Material provided:
◆ ◆ ◆ ◆ ◆

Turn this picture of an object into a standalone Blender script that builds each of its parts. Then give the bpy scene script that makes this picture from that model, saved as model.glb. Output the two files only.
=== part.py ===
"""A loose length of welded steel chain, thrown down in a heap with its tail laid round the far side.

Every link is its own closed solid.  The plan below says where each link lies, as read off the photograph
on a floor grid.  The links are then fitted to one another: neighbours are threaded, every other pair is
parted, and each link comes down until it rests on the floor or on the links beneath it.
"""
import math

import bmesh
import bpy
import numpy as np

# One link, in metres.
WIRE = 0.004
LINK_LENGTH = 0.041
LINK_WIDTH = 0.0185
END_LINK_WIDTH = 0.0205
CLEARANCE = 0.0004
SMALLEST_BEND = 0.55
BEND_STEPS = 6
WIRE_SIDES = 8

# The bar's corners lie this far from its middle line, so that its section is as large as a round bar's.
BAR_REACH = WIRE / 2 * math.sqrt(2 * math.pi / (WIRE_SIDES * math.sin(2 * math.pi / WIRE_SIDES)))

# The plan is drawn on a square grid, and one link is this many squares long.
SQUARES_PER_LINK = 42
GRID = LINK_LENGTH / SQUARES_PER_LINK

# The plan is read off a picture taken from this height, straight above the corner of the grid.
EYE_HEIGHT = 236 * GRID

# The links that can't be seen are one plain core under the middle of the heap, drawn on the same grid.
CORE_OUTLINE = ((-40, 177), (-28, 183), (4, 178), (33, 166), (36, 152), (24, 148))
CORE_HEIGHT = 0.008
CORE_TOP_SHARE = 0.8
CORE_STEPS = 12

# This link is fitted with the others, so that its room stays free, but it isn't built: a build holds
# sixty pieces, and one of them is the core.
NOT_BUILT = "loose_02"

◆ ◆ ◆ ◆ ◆

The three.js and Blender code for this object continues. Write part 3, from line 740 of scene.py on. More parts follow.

◆ ◆ ◆ ◆ ◆

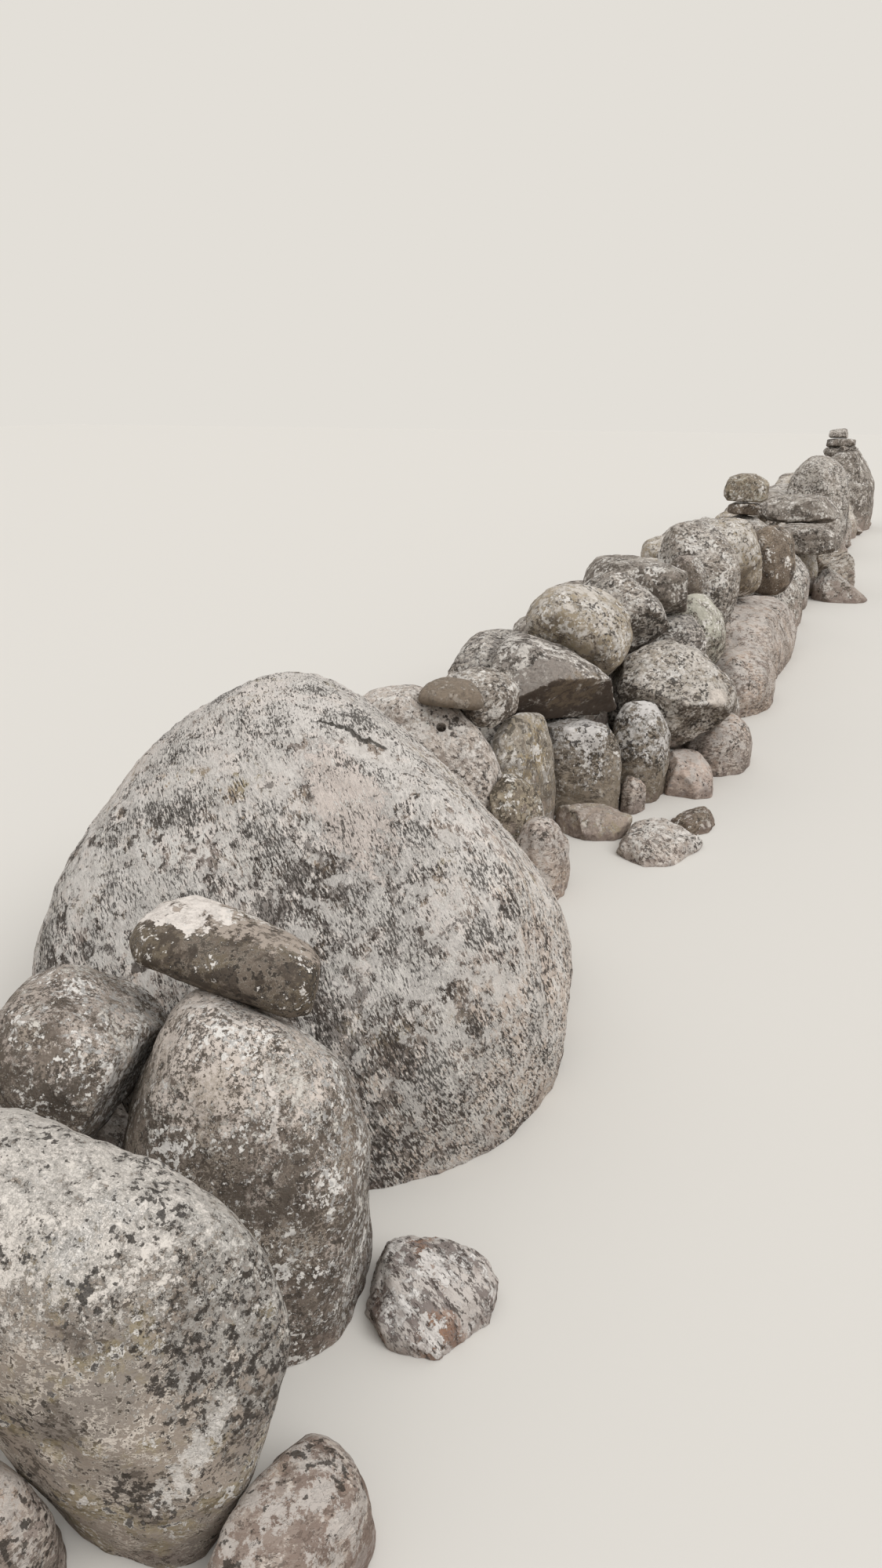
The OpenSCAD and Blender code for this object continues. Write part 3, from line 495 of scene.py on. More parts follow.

◆ ◆ ◆ ◆ ◆

Problem details: Begin with the line containing "Turn this picture", end with the line containing "the far side.", and transcribe exactly every line in that span, with nothing added.

Correct output:
Turn this picture of an object into a standalone Blender script that builds each of its parts. Then give the bpy scene script that makes this picture from that model, saved as model.glb. Output the two files only.
=== part.py ===
"""A loose length of welded steel chain, thrown down in a heap with its tail laid round the far side.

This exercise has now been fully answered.